Generation for hydropower plants with reservoirs is calculated using the hydropower generation formula, with the head estimated using simulated volumetric storage, total volumetric capacity, and assuming that the shape of the reservoir is a tetrahedron:

$$ h=H^3\sqrt{\frac{v}{v_{max}}} \ (6) $$

Variable	Variable in Code	Definition	Units	Value
h	height	hydraulic head of the dam	m	plant-specific
H	plant_head_m	dam height	m	plant-specific
V	storage	reservoir storage	m3	plant-specific timeseries
Vmax	storage_capacity_m3	reservoir volumetric capacity	m3	plant-specific

Shuffled Complex Evolution (SCE) Implementation

SCE is used to implement a two-step multiscale calibration that produces the inputs required for the hydropower generation formula (equation 2).

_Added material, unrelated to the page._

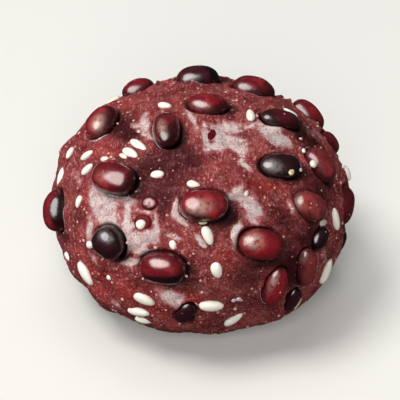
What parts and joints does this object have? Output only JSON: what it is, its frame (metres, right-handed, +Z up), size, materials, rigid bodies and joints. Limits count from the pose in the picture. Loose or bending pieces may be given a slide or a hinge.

Step one of the calibration is to address the errors in annual hydro-meteorological biases at the scale of hydrologic regions. The objective function used in step one is to minimizes the mean absolute error between annual observed potential generation and annual simulated potential generation at the BA level:

$$ PG_{BA,sim} = \sum_{i=1}^n \rho gh_i Q_i f_{p,i} \ (7) $$

$$ PG_{BA,obs} = TL_{2010} \times 0.04 + \sum_{i=1}^n G_{obs,i} \ (8) $$

$$ MAE_{PG} = \sum_{i=1}^n \lvert PG_{BA_{sim,i}} - PG_{BA_{obs,i}} \rvert \ (9) $$

Potential generation is computed as:

$$ PG = G + R \ (10) $$

$$ R = 0.04TL \ (11) $$

Variable	Definition	Units	Value
PG	potential generation	MWh	computed at the BA scale
G	actual generation	MWh	input at the plant scale
R	operating reserve	MWh	calculated as 4% of the TL
TL	total load	MWh	mean of annual generation of years provided

The operating reserve percentage is set to as default to 4% of total load in model.py (operating_reserve_percent). This can be changed in model configuration.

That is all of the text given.